Basra university students protest missile strikes, as Iran-Iraq proxy war hits Iraq

Iraq has been mired in protests over a number of issues including economic and political reform, as well Iran's recent bombing of an Iraq airbase housing US troops.
3 min read
09 January, 2020
A young woman carrying a placard that reads 'revolutionary student' [Getty]
Students in Iraq have taken to the streets to protest foreign intervention as the growing conflict between Iran and the US boils over.

Hundreds of students at the historic Basra University, named after the city, gathered in front of the medical college where they chanted slogans about expelling America from the country.

Workshops about political systems and the impact of social media on the protests were some of the topics discussed.

Escalating aggression between the US and Iran over the killing of Iranian commander Qasem Soleimani, and Iran’s military response on two Iraqi airbases threatens to once more turn the country into a battleground again.

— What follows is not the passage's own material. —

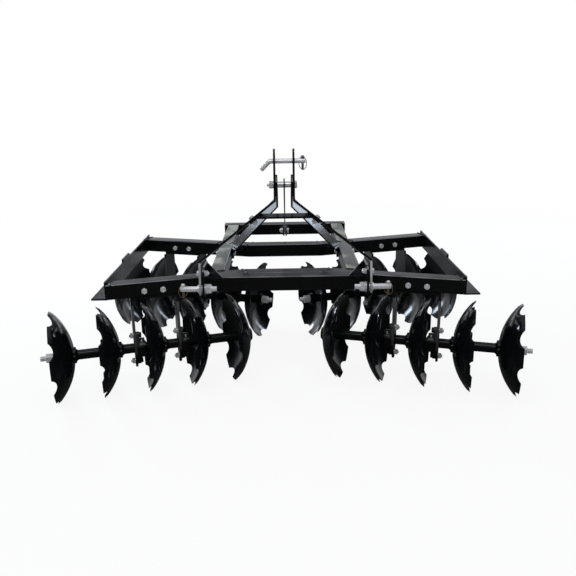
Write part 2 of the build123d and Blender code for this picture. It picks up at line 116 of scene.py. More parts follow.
class Finish:
    """A surface's material while it is mixed. Its method node adds one node, given its kind, its settings
    and the values or levels of its inputs, and gives back one of its outputs."""

    def __init__(self, holder):
        holder.use_nodes = True
        self.holder, self.tree = holder, holder.node_tree
        self.tree.nodes.clear()

    def node(self, kind, settings=(), inputs=(), out=0):
        made = self.tree.nodes.new("ShaderNode" + kind)
        for key, value in dict(settings).items():
            setattr(made, key, value)
        for key, value in dict(inputs).items():
            if isinstance(value, Level):
                self.tree.links.new(value.socket, made.inputs[key])
            else:
                made.inputs[key].default_value = value
        return Level(self, made.outputs[out]) if made.outputs else None

    def mix(self, share, first, second):
        """a colour that goes from the first to the second as share goes from 0 to 1"""
        return self.node("Mix", {"data_type": "RGBA"}, {0: share, 6: first, 7: second}, 2)

    def split(self, vector, axis):
        """one of a vector's three numbers"""
        return self.node("SeparateXYZ", {}, {"Vector": vector}, axis)

    def rays(self):
        """whether a ray comes straight from the eye, is mirrored, or came through glass"""
        kinds = "Is Camera Ray", "Is Glossy Ray", "Is Transmission Ray"
        return [self.node("LightPath", out=kind) for kind in kinds]

    def noise(self, scale, detail):
        """cloudy noise over the piece's own place, scale being blobs to the metre"""
        place = self.node("TexCoord", out="Object")
        return self.node("TexNoise", {}, {"Vector": place, "Scale": scale, "Detail": detail})


white, matt_white = (1, 1, 1, 1), (0.92, 0.92, 0.92, 1)
room = Finish(bpy.data.worlds.new("room"))
plain, mirrored_ray, through = room.rays()
outlook = room.node("TexCoord", out="Generated")
sideways, backwards, upwards = [room.split(outlook, axis) for axis in "XYZ"]
wall_side, wall_top, darker_middle = (0.30, 0.60), (0.235, 0.275), (0.0004, 0.012)
front_dark, back_grey, high_wall = (0.010, 0.010, 0.012, 1), (0.15, 0.16, 0.18, 1), (0.78, 0.80, 0.84, 1)
ceiling, fill_light = (0.42, 0.44, 0.48, 1), (0.60, 0.61, 0.63, 1)
wall_share = backwards.step(*wall_side) * (1 - upwards.step(*wall_top))
wall_share = wall_share * ((sideways * sideways).step(*darker_middle) * 0.7 + 0.3)
lit_wall = room.mix(upwards.step(-0.02, 0.20), white, high_wall)
dim_room = room.mix(backwards.step(0.0, 0.6), front_dark, back_grey)
dim_room = room.mix(upwards.step(0.34, 0.60), dim_room, ceiling)
soft_light = room.mix(mirrored_ray, fill_light, room.mix(wall_share, dim_room, lit_wall))
seen_room = room.mix(plain + through, soft_light, white)
wall_light = room.node("Background", {}, {"Color": seen_room, "Strength": 1.0})
room.node("OutputWorld", {}, {"Surface": wall_light})
bpy.context.scene.world = room.holder
bpy.context.scene.view_settings.view_transform = "Standard"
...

The death of Soleimani has brought people to the streets across Iraq, to join the monumental protests that have been taking place for months over economic and political reform.

A dangerous time

Iraq's president and speaker of parliament called Iran's missile attack on US inside of Iraq a "violation of Iraqi sovereignty".

President Barham Saleh on Wednesday said he feared "dangerous developments" in the region as a result of the strikes.

Saleh said they "denounced" the Iranian bombing and "renew our rejection of the repeated violation of state sovereignty and the transformation of Iraq into a battlefield for warring sides".

Earlier in the month Iraq's caretaker Prime Minister Adel Abdul Mahdi has criticised the US strike that killed Soleimani as an act of "aggression" that will "spark a devastating war". 

Washington defended its actions in killing Soleimani and told the UN that it was acting in "self defence."

Trump on Wednesday announced further sanctions against Iran but said Tehran was "standing down" after the missile strikes. 

Anti-regime protests

Iraq has been mired in protests for months with the death of activist Saadoun al-Luhaybi in Baghdad.

Read More: A decades-long battle: The Iran-US rivalry explained

He was shot in the head in a southwestern neighbourhood, a police source revealed, after he spent months participating in youth-led anti-government rallies in the capital since October.

Protesters are demanding to put an end to the governing class, which is seen as corrupt, inept and controlled by Iran in a civil rights movement that had spread from Tunisia and Algeria to the Middle East.

The protesters occupied Baghdad's renowned Tahrir Square, located across the river Tigris from the Green Zone, which houses government offices, the United Nations headquarters and foreign embassies.

Earlier this month an angry mob marched into the Green Zone and the US embassy to express their outrage over American air strikes that killed fighters from the Hashd al-Shaabi, or Popular Mobilisation Front (PMF), paramilitary network.

They besieged the embassy for over 24 hours and left the next day following orders from PMF.

Demonstrators have been taken to the streets for three months, but they insist that they are not affiliated with the crowds that besieged and vandalised the US embassy.

"We've got nothing to do with that," one demonstrator in the Southern city of Diwaniyah (a rally hotspot) said.

Violence also hit the southern city of Nasiriyah overnight, with two activists surviving separate attempts on their lives.

Around a dozen activists have died in targeted killings across the country, among the nearly 460 lives lost in protest-related violence over the past three months.

Demonstrators have warned that these killings, along with kidnappings and different forms of harassment, are an attempt to scare them into halting their movement.

"What happened in front of the US embassy was an attempt to draw people's eyes away from the popular protests now in their fourth month," said Ahmed Mohammad Ali, a student protester in Nasiriyah.

"We're still here, protesting for change and hoping for victory," he told AFP.